The benefit was suspended in UAW contracts with the Detroit Three in 2009 after the automakers faced bankruptcy during the 2008 financial crisis. While the companies' finances have since bounced back, the COLA clauses have not. The latest ratified contracts from 2019 show that COLA language was removed from Ford and Chrysler agreements and remains suspended in the GM contract.

It’s unclear how many union contracts include COLAs today; BLS stopped collecting data on it after 1995 because of funding restrictions, according to the agency.

Experts say they have no reason to believe the cost-of-living adjustments have picked up substantially since then.

"I don't have any evidence that it was rebounding before the pandemic," said Harry Katz, a professor of collective bargaining at Cornell University.

Do nonunion workers get COLA?

COLA clauses were meant to help workers and employers deal with the uncertainty of multiyear contracts. Instead of both sides trying to predict future inflation rates during wage negotiations, COLA provisions helped them account for any unforeseen consumer price hikes.

While data on the prevalence of cost-of-living adjustments today are slim, Katz noted that they don’t make much sense in nonunion jobs without multiyear contracts.

“I don’t know of an instance where a nonunion workforce has a COLA,” he said. “You’re setting pay annually and you don’t have uncertainty with inflation. You don’t need a mechanism for that.”

Nonunion jobs typically do not have guaranteed raises. Instead, pay increases tend to vary by industry, company, location and job performance. Eighty percent of organizations surveyed by compensation research and software firm Payscale in late 2022 said they planned to provide base pay increases this year, with 56% planning to give bumps of more than 3%.

However, data show that U.S. wages have struggled to keep up with inflation over the past two years. While average U.S. wage growth finally began outpacing price increases in May, many Americans say they still haven’t caught up to the big run-up in prices.

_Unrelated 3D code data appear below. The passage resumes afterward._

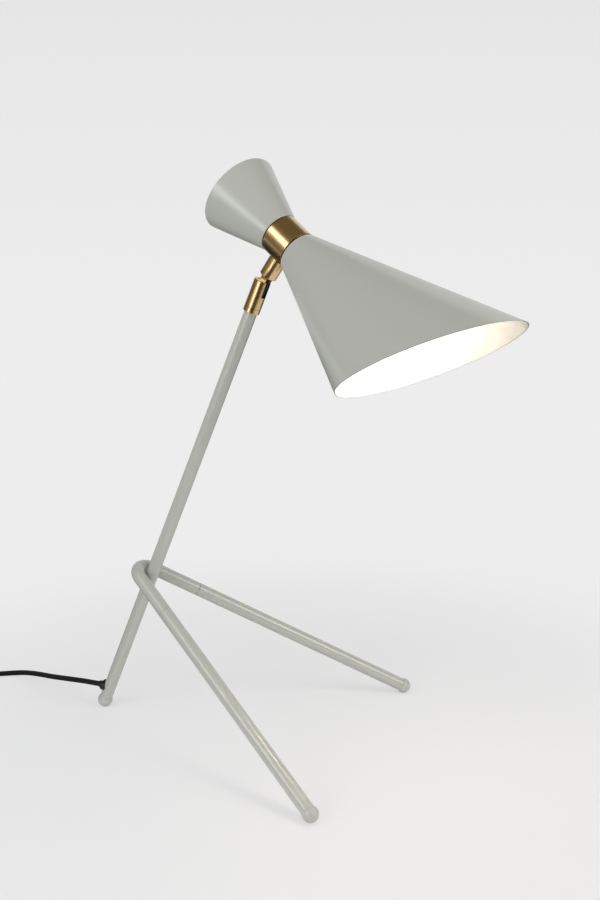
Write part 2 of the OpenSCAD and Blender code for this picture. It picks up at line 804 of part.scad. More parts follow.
switch_at = [-373, 12, 7.5];
coil_mid = [-419, -64];
tie_gap = 0.4;
coil_low = tie_band + tie_gap + cord_d / 2;
layer_step = cord_d + turn_gap;
coil_left = coil_mid.x - coil_r;
coil_near = coil_mid.y - coil_r;
plug_back = [-391, coil_near, plug_h / 2];

cord_lead_points = [
  gland_exit - [origin_x, 0, 0], gland_exit - [origin_x + cord_d, 0, 0],
  [-228, 0.8, 22.7], [-243, 3, 21.3],
  [-258, 6.6, 19.1], [-274, 12.6, 15.8], [-290, 19.8, 12.3], [-306, 26.4, 8.8],
  [-320, 30.6, 5.7], [-331, 30.8, 3.7], [-341, 27.5, 2.8], [-350, 21.8, 3.1],
  [-358, 15.7, 5.2], [-365, 12.6, 7], switch_at + [3, 0, 0], switch_at
];

cord_tail_points = [
  switch_at - [switch_len, 0, 0], switch_at - [switch_len + 3, 0, 0],
  [-441, 11, 7.1], [-448, 7.7, 6], [-454.6, 1.8, 4.6],
  [-459, -6.5, coil_low], [coil_left, -16, coil_low], [coil_left, -28, coil_low],
  [coil_left, -42, coil_low], [coil_left, coil_mid.y + cord_d, coil_low]
];

plug_lead_points = [
  [coil_mid.x + cord_d, coil_near, coil_low + layer_step],
  [coil_mid.x + cord_d + 1, coil_near, coil_low + layer_step], [-407, coil_near, 9],
  [-400, coil_near, 7.4], [plug_back.x - 3, coil_near, plug_back.z], plug_back
];

// Coil: it spirals in on the lower layer and out again on the upper one, and it climbs
// in the half turn about the place where the spiral reverses
turn_rings = 24;
inner_r = coil_r - layer_turns * layer_step;
coil_turns = 2 * layer_turns;
function coil_radius(t) = inner_r + layer_step * abs(t - layer_turns);
function coil_height(t) =
  coil_low + layer_step * min(1, max(0, 0.5 + 2 * (t - layer_turns)));
function coil_point(t) =
  let (a = 180 + 360 * t, r = coil_radius(t))
  [coil_mid.x + r * cos(a), coil_mid.y + r * sin(a), coil_height(t)];
coil_count = round(coil_turns * turn_rings);
coil_loops = [for (i = [0:coil_count]) coil_point(i / turn_rings)];
coil_points = concat(
  [coil_loops[0] + [0, cord_d, 0], coil_loops[0] + [0, 0.4, 0]],
  [for (i = [1:coil_count - 1]) coil_loops[i]],
  [coil_loops[coil_count] + [0.4, 0, 0], coil_loops[coil_count] + [cord_d, 0, 0]]
);

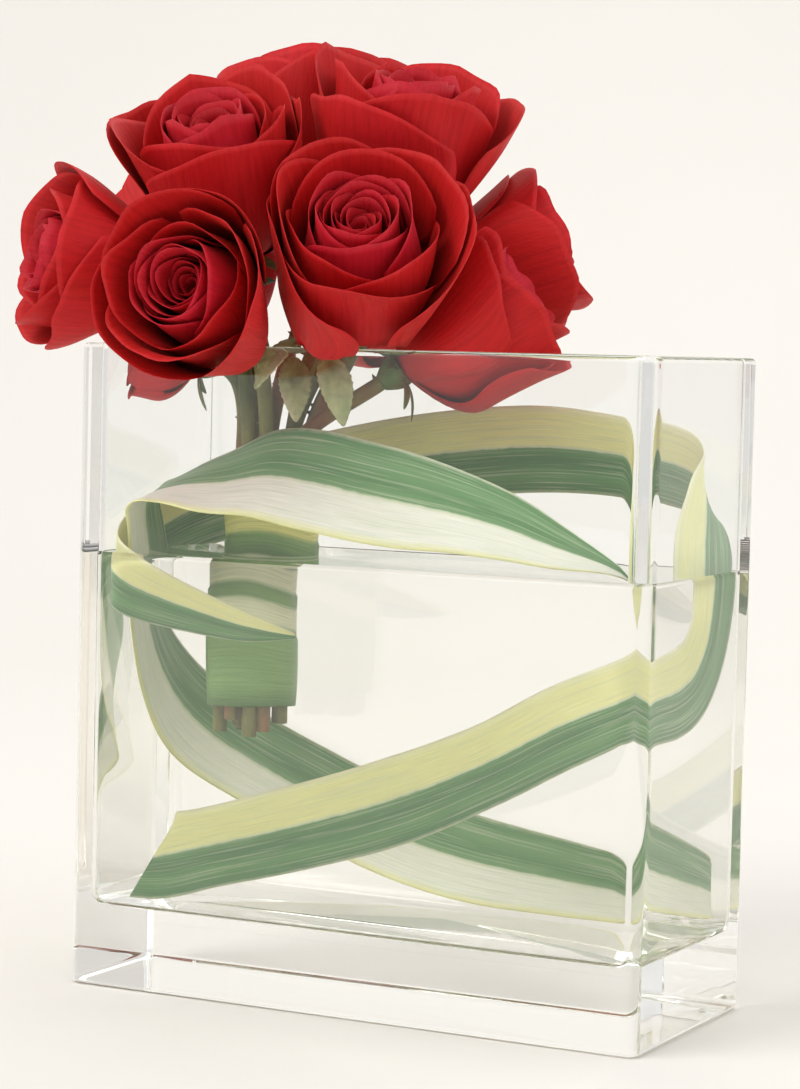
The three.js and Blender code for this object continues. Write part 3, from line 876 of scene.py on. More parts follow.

US wage growth is finally outpacing inflation. Many Americans aren't feeling it.

Future of COLA

If the UAW secures a COLA provision in its contract negotiations, that could help “set a new standard” for other union contracts, according to Givan of Rutgers.

“Other workers will also fight for a cost-of-living increase,” she said.

While there’s no good data that shows the state of COLA provisions, a number of unions have started demanding cost-of-living adjustments in recent months. Canada’s British Columbia General Employees’ Union and Hospital Employees’ Union, for instance, both secured deals last year that include COLA clauses.

Whether more contracts will include COLA depends on inflation levels and union power, according to Cedric de Leon, a professor of sociology and labor studies at the University of Massachusetts Amherst.

If high inflation continues, “then I would bet that the labor movement continues to explore this sort of older COLA mechanism for addressing that,” he said, adding that an increase in union participation would also make future COLA provisions more likely.

But if inflation continues to ease, then contract negotiators may not prioritize COLA and instead focus on giving employees an overall pay increase.

“The thing is that we're living through history,” de Leon said. “We don’t actually know (what to expect). So it's just up in the air.”